(Collected data)
────────
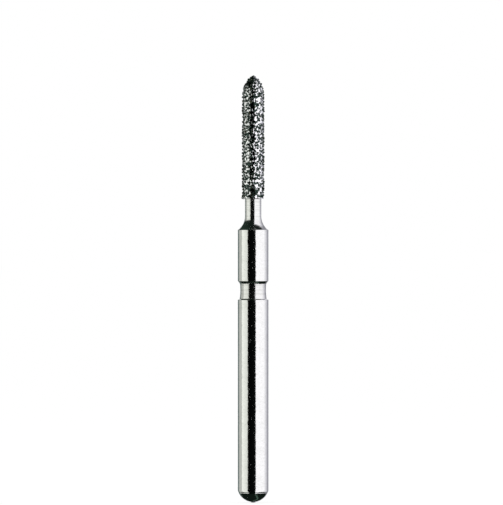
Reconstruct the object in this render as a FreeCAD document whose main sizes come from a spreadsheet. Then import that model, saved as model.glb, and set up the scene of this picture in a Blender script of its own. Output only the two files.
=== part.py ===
"""A diamond dental bur with a friction-grip shank and a torpedo head.

Three pieces, as the real tool is made: a turned steel blank, the nickel that is
plated on its head, and the diamond grains that the nickel holds. Millimetres.
+Z runs along the axis towards the cutting tip. The origin is on the axis, where
the straight shank that the chuck grips begins and the rounded butt ends.
"""

import FreeCAD, Part
import math
import os
import random

import Sketcher
from FreeCAD import Vector

doc = FreeCAD.newDocument("dental_bur")

# Driving dimensions
SIZES = {
    "rod_diameter": 1.60,
    "shank_length": 9.85,
    "butt_height": 0.61,
    "butt_edge_round": 0.15,
    "pip_diameter": 0.36,
    "pip_height": 0.021,
    "pip_round": 0.03,
    "ring_width": 1.05,
    "ring_depth": 0.108,
    "ring_wall_angle": 50,
    "ring_hollow_round": 4.5,
    "ring_floor_round": 0.20,
    "ring_edge_round": 0.05,
    "collar_length": 2.65,
    "collar_edge_round": 0.03,
    "shoulder_angle": 52,
    "neck_diameter": 0.85,
    "neck_length": 1.305,
    "neck_round": 0.88,
    "cutting_length": 5.46,
    "core_diameter": 0.95,
    "core_tip_length": 0.93,
    "core_nose_round": 0.06,
    "bond_thickness": 0.06,
    "bond_edge_round": 0.045,
    "rim_height": 0.07,
    "grain_width": 0.13,
    "grain_gap": 0.015,
    "grain_height": 0.066,
}

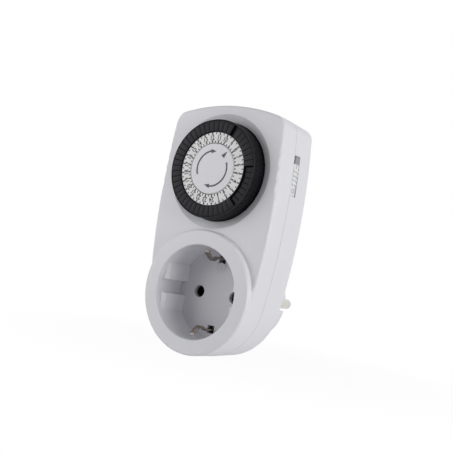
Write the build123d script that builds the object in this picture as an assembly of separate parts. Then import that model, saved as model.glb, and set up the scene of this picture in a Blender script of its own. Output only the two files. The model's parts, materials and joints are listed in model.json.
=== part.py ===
from build123d import *
import math
import os

# 24 hour segment timer that plugs into a type F socket and carries a type F socket on its face.
# Millimetres. Origin at the centre of the plug's end face, +Y into the wall, +X to the right, +Z up.
# Every depth is a Y value: the rim of the socket is at the lowest Y, the pin tips at the highest.

# ---------------------------------------------------------------- plug and socket (standard sizes)
pin_pitch = 19.0
pin_r = 2.4
pin_length = 19.0
pin_tip = 1.6
pin_root_r = 2.7
pin_flange_r = 3.6

# how far in from the pin's radius, and short of its end, each point of its rounded nose is
pin_nose = [(0.35, 0.8), (1.1, 0.15), (1.8, 0.0)]

pin_flange = 1.3
plug_depth = 17.0
plug_r = 18.8
guide_width = 5.4
guide_depth = 3.0
liner_wall = 1.5
socket_r = 20.25
socket_depth = 17.5
hole_r = 2.7
mouth_lip = 0.35
guide_play = 0.4
guide_block_in = 3.25
guide_block_top = 1.85
guide_block_high = 10.4
guide_block_lead = 2.3
guide_block_chamfer = 1.3

# ---------------------------------------------------------------- housing
wall = 2.0
collar_r = 26.9
collar_rise = 3.0
body_depth = 27.1
front_depth = 11.2
half_width = 30.0
widest_z = 41.5
top_z = 82.0
top_arc_r = 88.0
corner_r = 6.0
edge_r = 1.2
collar_edge = 1.0
boss_edge = 1.0
back_edge_r = 1.8
back_draft = 0.5
fit_gap = 0.15
seat_gap = 0.1
floor_post_r = 1.5
floor_posts = [(-7.0, 19.5), (7.0, 19.5), (-7.0, -19.5), (7.0, -19.5)]
earth_width = 5.8
earth_sink = 1.4
earth_inset = 0.5
clip_width = 2.7
clip_thick = 0.8
clip_inset = 4.65
clip_knee = 5.0
clip_bulge = 8.5
clip_tip = 3.9
clip_play = 0.5
clip_lean = 0.5
clip_spring = 0.95
clip_flare = 2.6
earth_lap = 2.0

# ---------------------------------------------------------------- dial
dial_z = 52.85
dish_r = 25.2
skirt_below = 1.0
dish_depth = 1.6
wheel_r = 21.55
wheel_gap = 0.3
ring_front = 3.05
ring_taper = 0.1
rim_wall = 0.55
ring_base = 2.6
wheel_base = 1.6
ring_inner_r = 16.1
number_r = 15.75
number_thick = 1.0
number_drop = 0.25
number_gap = 0.3
cap_r = 10.95
cap_thick = 0.8
cap_edge = 0.3
cap_stem_r = 1.4
cap_stem = 5.0
cap_front = 2.9
web = 1.2
segments = 48
press = 1.2
segment_gap = 0.3
segment_floor = 0.3
stem_width = 1.2
stem_length = 2.6
stem_gap = 0.1
foot_below = 1.0
spindle_r = 2.5
clutch_thick = 0.9
clutch_width = 1.0
running = 0.05
hub_wall = 2.0
hub_back = 6.2

# segments pushed in at rest, counted anticlockwise from three o'clock
pressed = [-6, -5, -4, -3, -2, -1, 0, 8]

# ---------------------------------------------------------------- gears, one module throughout
module = 0.5
mesh_gap = 0.08
dial_teeth = 40
pinion_teeth = 10
second_teeth = 32
first_teeth = 30
second_angle = 150.0
first_angle = 60.0
motor_angle = -20.0
gear_thick = 1.4
dial_gear_thick = 1.8
pinion_length = 1.2
layer_step = 0.4
pressure_angle = 20.0
tip_high = 0.9
root_deep = 1.2
layer_gap = 0.3
post_r = 0.8
post_shoulder = 0.7

# ---------------------------------------------------------------- movement plate, motor
plate_depth = 12.0
plate_thick = 1.2
plate_half = 24.0
plate_z = (27.4, 78.2)
slider_bay_z = (41.0, 73.4)
spindle_foot_r = 2.0
motor_r = 14.0
motor_depth = 9.0
can_wall = 0.6
rotor_r = 6.6
coil_r = 8.0
gearbox_depth = 3.4
pinion_shaft_r = 0.8
rotor_shaft_r = 0.7
rotor_shaft_in = 2.0
bobbin_rim = 1.0
bobbin_deep = 1.4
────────
_WRITTEN PROBLEM_: Your task is to print the whole listing again exactly.

_EXERCISE RESULT_:
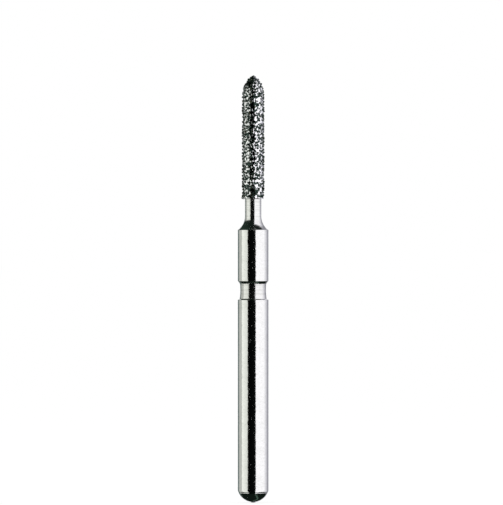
Reconstruct the object in this render as a FreeCAD document whose main sizes come from a spreadsheet. Then import that model, saved as model.glb, and set up the scene of this picture in a Blender script of its own. Output only the two files.
=== part.py ===
"""A diamond dental bur with a friction-grip shank and a torpedo head.

Three pieces, as the real tool is made: a turned steel blank, the nickel that is
plated on its head, and the diamond grains that the nickel holds. Millimetres.
+Z runs along the axis towards the cutting tip. The origin is on the axis, where
the straight shank that the chuck grips begins and the rounded butt ends.
"""

import FreeCAD, Part
import math
import os
import random

import Sketcher
from FreeCAD import Vector

doc = FreeCAD.newDocument("dental_bur")

# Driving dimensions
SIZES = {
    "rod_diameter": 1.60,
    "shank_length": 9.85,
    "butt_height": 0.61,
    "butt_edge_round": 0.15,
    "pip_diameter": 0.36,
    "pip_height": 0.021,
    "pip_round": 0.03,
    "ring_width": 1.05,
    "ring_depth": 0.108,
    "ring_wall_angle": 50,
    "ring_hollow_round": 4.5,
    "ring_floor_round": 0.20,
    "ring_edge_round": 0.05,
    "collar_length": 2.65,
    "collar_edge_round": 0.03,
    "shoulder_angle": 52,
    "neck_diameter": 0.85,
    "neck_length": 1.305,
    "neck_round": 0.88,
    "cutting_length": 5.46,
    "core_diameter": 0.95,
    "core_tip_length": 0.93,
    "core_nose_round": 0.06,
    "bond_thickness": 0.06,
    "bond_edge_round": 0.045,
    "rim_height": 0.07,
    "grain_width": 0.13,
    "grain_gap": 0.015,
    "grain_height": 0.066,
}

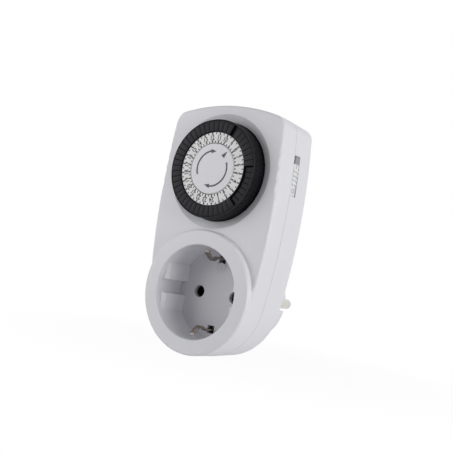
Write the build123d script that builds the object in this picture as an assembly of separate parts. Then import that model, saved as model.glb, and set up the scene of this picture in a Blender script of its own. Output only the two files. The model's parts, materials and joints are listed in model.json.
=== part.py ===
from build123d import *
import math
import os

# 24 hour segment timer that plugs into a type F socket and carries a type F socket on its face.
# Millimetres. Origin at the centre of the plug's end face, +Y into the wall, +X to the right, +Z up.
# Every depth is a Y value: the rim of the socket is at the lowest Y, the pin tips at the highest.

# ---------------------------------------------------------------- plug and socket (standard sizes)
pin_pitch = 19.0
pin_r = 2.4
pin_length = 19.0
pin_tip = 1.6
pin_root_r = 2.7
pin_flange_r = 3.6

# how far in from the pin's radius, and short of its end, each point of its rounded nose is
pin_nose = [(0.35, 0.8), (1.1, 0.15), (1.8, 0.0)]

pin_flange = 1.3
plug_depth = 17.0
plug_r = 18.8
guide_width = 5.4
guide_depth = 3.0
liner_wall = 1.5
socket_r = 20.25
socket_depth = 17.5
hole_r = 2.7
mouth_lip = 0.35
guide_play = 0.4
guide_block_in = 3.25
guide_block_top = 1.85
guide_block_high = 10.4
guide_block_lead = 2.3
guide_block_chamfer = 1.3

# ---------------------------------------------------------------- housing
wall = 2.0
collar_r = 26.9
collar_rise = 3.0
body_depth = 27.1
front_depth = 11.2
half_width = 30.0
widest_z = 41.5
top_z = 82.0
top_arc_r = 88.0
corner_r = 6.0
edge_r = 1.2
collar_edge = 1.0
boss_edge = 1.0
back_edge_r = 1.8
back_draft = 0.5
fit_gap = 0.15
seat_gap = 0.1
floor_post_r = 1.5
floor_posts = [(-7.0, 19.5), (7.0, 19.5), (-7.0, -19.5), (7.0, -19.5)]
earth_width = 5.8
earth_sink = 1.4
earth_inset = 0.5
clip_width = 2.7
clip_thick = 0.8
clip_inset = 4.65
clip_knee = 5.0
clip_bulge = 8.5
clip_tip = 3.9
clip_play = 0.5
clip_lean = 0.5
clip_spring = 0.95
clip_flare = 2.6
earth_lap = 2.0

# ---------------------------------------------------------------- dial
dial_z = 52.85
dish_r = 25.2
skirt_below = 1.0
dish_depth = 1.6
wheel_r = 21.55
wheel_gap = 0.3
ring_front = 3.05
ring_taper = 0.1
rim_wall = 0.55
ring_base = 2.6
wheel_base = 1.6
ring_inner_r = 16.1
number_r = 15.75
number_thick = 1.0
number_drop = 0.25
number_gap = 0.3
cap_r = 10.95
cap_thick = 0.8
cap_edge = 0.3
cap_stem_r = 1.4
cap_stem = 5.0
cap_front = 2.9
web = 1.2
segments = 48
press = 1.2
segment_gap = 0.3
segment_floor = 0.3
stem_width = 1.2
stem_length = 2.6
stem_gap = 0.1
foot_below = 1.0
spindle_r = 2.5
clutch_thick = 0.9
clutch_width = 1.0
running = 0.05
hub_wall = 2.0
hub_back = 6.2

# segments pushed in at rest, counted anticlockwise from three o'clock
pressed = [-6, -5, -4, -3, -2, -1, 0, 8]

# ---------------------------------------------------------------- gears, one module throughout
module = 0.5
mesh_gap = 0.08
dial_teeth = 40
pinion_teeth = 10
second_teeth = 32
first_teeth = 30
second_angle = 150.0
first_angle = 60.0
motor_angle = -20.0
gear_thick = 1.4
dial_gear_thick = 1.8
pinion_length = 1.2
layer_step = 0.4
pressure_angle = 20.0
tip_high = 0.9
root_deep = 1.2
layer_gap = 0.3
post_r = 0.8
post_shoulder = 0.7

# ---------------------------------------------------------------- movement plate, motor
plate_depth = 12.0
plate_thick = 1.2
plate_half = 24.0
plate_z = (27.4, 78.2)
slider_bay_z = (41.0, 73.4)
spindle_foot_r = 2.0
motor_r = 14.0
motor_depth = 9.0
can_wall = 0.6
rotor_r = 6.6
coil_r = 8.0
gearbox_depth = 3.4
pinion_shaft_r = 0.8
rotor_shaft_r = 0.7
rotor_shaft_in = 2.0
bobbin_rim = 1.0
bobbin_deep = 1.4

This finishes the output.